そして、人々の歩調の相違。上記3本はいずれも老人が主人公なので、歩く速度が微妙な不自然さを保っているのに対し、この『エレニの旅』では若者が主体となるので通常スピードなのです。言いかえれば、上記3本はロメロゾンビ、この映画は走るゾンビ。そのくらいの差があります。
もう一つの相違点は回想シーンや幻想的なシーンの排除。むしろ戦争の悲惨さを現実問題として提起するため、現実描写に力を注いだのではないでしょうか。公式サイトで知ったのですが、ギリシア神話をモチーフにした壮大なドラマの予定を3部作として分割したこと。これが今までの彼のスタイルを若干変化させたような気がするのです。また、水の引いた湖に実際の村を建造するという大掛かりなセッティング。迫力ありすぎです。
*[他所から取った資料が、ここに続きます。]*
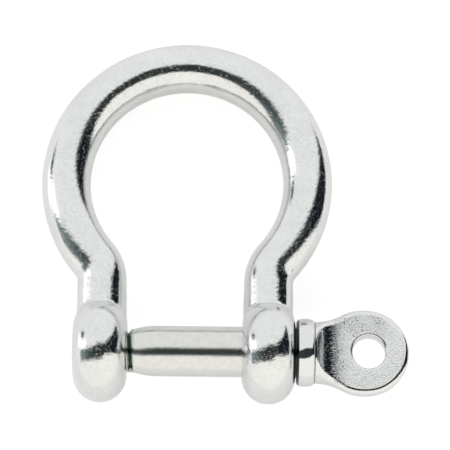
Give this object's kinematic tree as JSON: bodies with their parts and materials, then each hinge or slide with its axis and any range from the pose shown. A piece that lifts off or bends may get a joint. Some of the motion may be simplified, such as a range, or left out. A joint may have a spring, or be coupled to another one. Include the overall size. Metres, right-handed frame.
{
  "type": "bow shackle",
  "caption": "Forged bow shackle: a round, wide bow closed across its ears by a screw pin with a collar and a flat eye.",
  "frame": {"origin": "on the pin's axis, midway between the inner faces of the ears", "axes": "+X along the pin towards its eye, +Y from the pin to the crown of the bow, +Z out of the bow's plane, so the shackle lies flat on its side"},
  "size_m": [0.0597, 0.06, 0.0166],
  "materials": {
    "polished_stainless": "mirror-polished forged stainless steel with a faint orange-peel texture",
    "satin_stainless": "satin turned stainless steel",
    "pressed_stainless": "polished stainless steel collar with a satin, lightly pitted pressed eye"
  },
  "bodies": {
    "bow": {"bow": "polished_stainless"},
    "pin_sliding": {"pin_shank": "satin_stainless"},
    "pin_turning": {"pin_thread": "satin_stainless", "pin_head": "pressed_stainless"}
  },
  "joints": [
    {"name": "pin_travel", "type": "slide", "parent": "bow", "child": "pin_sliding", "axis": [1, 0, 0], "range_m": [0, 0.03575]},
    {"name": "pin_unscrew", "type": "hinge", "parent": "pin_sliding", "child": "pin_turning", "pos_m": [0, 0, 0], "axis": [1, 0, 0], "range_deg": [0, 12871]}
  ],
  "couplings": [
    {"joint": "pin_unscrew", "follows": "pin_travel", "rad_per_m": 6283.2}
  ]
}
エレニから見たギリシア現代史のはずだが、実際の視点は恋人アレクシス中心。アコーディオンの腕を買われて音楽家としてアメリカに旅立つまでが印象的です。そしてヨーロッパ全土に広がるファシズムによって、一般庶民が戦争の犠牲となる姿。戦火の中でも音楽を愛し、海岸でアレクシスの作った曲ををバンド仲間が演奏するシーンには涙いたしました。
終盤の二人の息子が兵士として敵味方に分かれてしまうところなどはちょっと急ぎ足でした。もっと描いてあったら最高の映画になったと思います。反戦映画にはしたくなかったのでしょうか?ちょっと残念。
残念ながら彼の"使命"はもう観られない
1919年ロシア革命で難民となった一行の前には海があり先には進めない。この海の先には[自由の国アメリカ]に続いているがどうにもならないのだ。
一行はそこに村を作り、長[おさ]の家や、横に佇む樹木等はエレニが帰って来る時にその全貌が見えるが後に…。
全編を圧倒的な映像美で包み込みながら、これまで何度も出現して来たテオ・アンゲロプロス映画の象徴的な映画記号が沢山出て来るので、この映画だけを観た人にはよく分からないでしよう。
フアンには[またか!]…とはならないんですよ少なくとも私は。
こんな使い方がまだあったかと本当にビックリ!!
そして後半はファシズムの台頭と第二次世界大戦への参戦からギリシヤ内線に至る、[戦争に翻弄され続けたギリシヤ国民の怒りと嘆き]を一人の女性を通して余すところなくフイルムに叩きつける。そこには今までのアンゲロプロス作品にあった【かすかな希望と光】はこの作品では欠けらも観られない。
通常巨匠と言われる監督には遺作に近づくにつれて作風が優しくなったり角が取れたりするのが普通なのだか、アンゲロプロスの場合は若い頃の[政治闘争]が[戦争反対]とゆう単純明快な叫びになってきた様でインタビューにはこう答えている。
〜私にとって映画は仕事ではなく使命です〜
感服しましたm(__)m
絵画的作品の最高傑作
どのシーンを切り取っても絵画的で美しい風景。
白いシーツの洗濯物のシーンや運河をいかだに乗って
移動していくシーンは印象的。
作品内容は難しい歴史ドラマですが、
何度観ても飽きが来ない名作です。